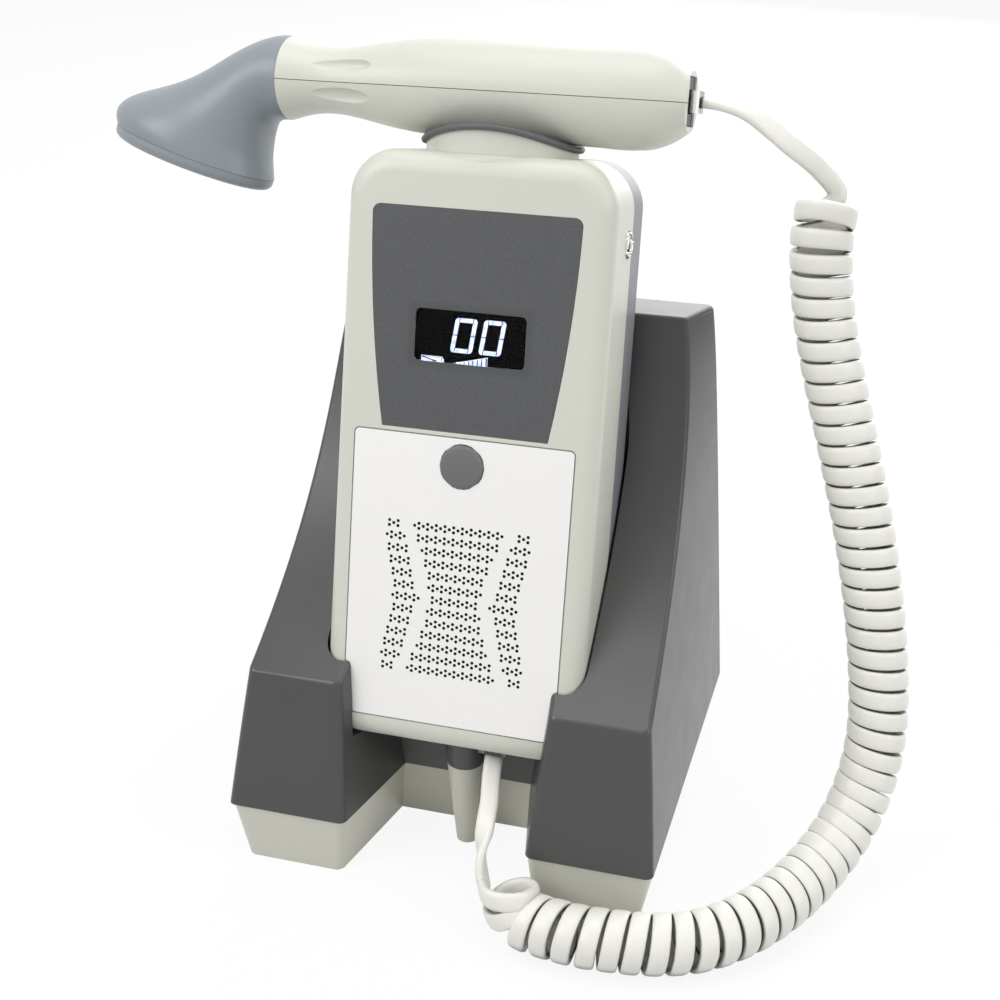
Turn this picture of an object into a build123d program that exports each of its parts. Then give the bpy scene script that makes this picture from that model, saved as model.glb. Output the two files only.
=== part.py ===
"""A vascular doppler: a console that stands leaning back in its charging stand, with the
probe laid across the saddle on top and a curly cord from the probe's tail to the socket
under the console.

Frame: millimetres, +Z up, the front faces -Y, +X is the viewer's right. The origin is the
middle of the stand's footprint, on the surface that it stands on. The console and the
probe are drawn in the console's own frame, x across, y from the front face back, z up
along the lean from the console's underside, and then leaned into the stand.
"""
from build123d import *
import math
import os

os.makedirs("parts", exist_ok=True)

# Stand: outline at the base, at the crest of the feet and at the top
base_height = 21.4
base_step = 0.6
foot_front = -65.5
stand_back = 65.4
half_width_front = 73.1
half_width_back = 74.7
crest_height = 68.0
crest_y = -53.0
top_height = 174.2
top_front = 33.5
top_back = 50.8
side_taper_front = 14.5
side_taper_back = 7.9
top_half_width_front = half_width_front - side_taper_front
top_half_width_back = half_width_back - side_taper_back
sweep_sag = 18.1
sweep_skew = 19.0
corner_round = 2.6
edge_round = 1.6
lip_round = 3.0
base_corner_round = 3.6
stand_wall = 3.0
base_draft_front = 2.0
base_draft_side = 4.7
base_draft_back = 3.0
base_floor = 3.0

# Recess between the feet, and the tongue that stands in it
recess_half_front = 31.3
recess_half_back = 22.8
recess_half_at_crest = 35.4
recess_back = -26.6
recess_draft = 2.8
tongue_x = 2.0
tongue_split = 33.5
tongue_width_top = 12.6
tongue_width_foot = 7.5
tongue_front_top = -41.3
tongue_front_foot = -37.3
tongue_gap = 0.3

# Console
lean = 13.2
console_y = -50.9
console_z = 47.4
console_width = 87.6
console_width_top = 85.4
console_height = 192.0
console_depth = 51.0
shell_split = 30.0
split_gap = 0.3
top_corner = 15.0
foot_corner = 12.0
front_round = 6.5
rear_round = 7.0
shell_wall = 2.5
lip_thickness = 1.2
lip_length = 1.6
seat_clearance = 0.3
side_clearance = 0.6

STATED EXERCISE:
Set down the listing above in full, please, exactly as it appears.

COMPLETE RESPONSE:
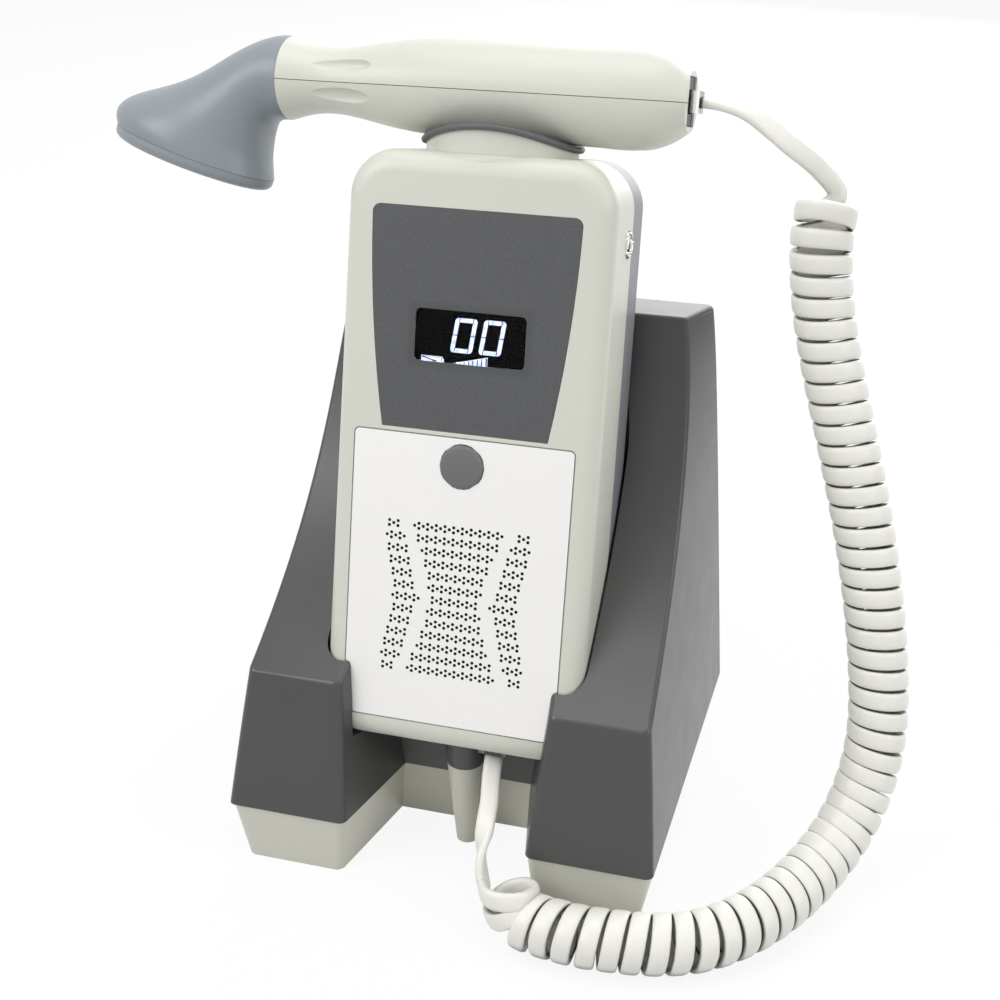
Turn this picture of an object into a build123d program that exports each of its parts. Then give the bpy scene script that makes this picture from that model, saved as model.glb. Output the two files only.
=== part.py ===
"""A vascular doppler: a console that stands leaning back in its charging stand, with the
probe laid across the saddle on top and a curly cord from the probe's tail to the socket
under the console.

Frame: millimetres, +Z up, the front faces -Y, +X is the viewer's right. The origin is the
middle of the stand's footprint, on the surface that it stands on. The console and the
probe are drawn in the console's own frame, x across, y from the front face back, z up
along the lean from the console's underside, and then leaned into the stand.
"""
from build123d import *
import math
import os

os.makedirs("parts", exist_ok=True)

# Stand: outline at the base, at the crest of the feet and at the top
base_height = 21.4
base_step = 0.6
foot_front = -65.5
stand_back = 65.4
half_width_front = 73.1
half_width_back = 74.7
crest_height = 68.0
crest_y = -53.0
top_height = 174.2
top_front = 33.5
top_back = 50.8
side_taper_front = 14.5
side_taper_back = 7.9
top_half_width_front = half_width_front - side_taper_front
top_half_width_back = half_width_back - side_taper_back
sweep_sag = 18.1
sweep_skew = 19.0
corner_round = 2.6
edge_round = 1.6
lip_round = 3.0
base_corner_round = 3.6
stand_wall = 3.0
base_draft_front = 2.0
base_draft_side = 4.7
base_draft_back = 3.0
base_floor = 3.0

# Recess between the feet, and the tongue that stands in it
recess_half_front = 31.3
recess_half_back = 22.8
recess_half_at_crest = 35.4
recess_back = -26.6
recess_draft = 2.8
tongue_x = 2.0
tongue_split = 33.5
tongue_width_top = 12.6
tongue_width_foot = 7.5
tongue_front_top = -41.3
tongue_front_foot = -37.3
tongue_gap = 0.3

# Console
lean = 13.2
console_y = -50.9
console_z = 47.4
console_width = 87.6
console_width_top = 85.4
console_height = 192.0
console_depth = 51.0
shell_split = 30.0
split_gap = 0.3
top_corner = 15.0
foot_corner = 12.0
front_round = 6.5
rear_round = 7.0
shell_wall = 2.5
lip_thickness = 1.2
lip_length = 1.6
seat_clearance = 0.3
side_clearance = 0.6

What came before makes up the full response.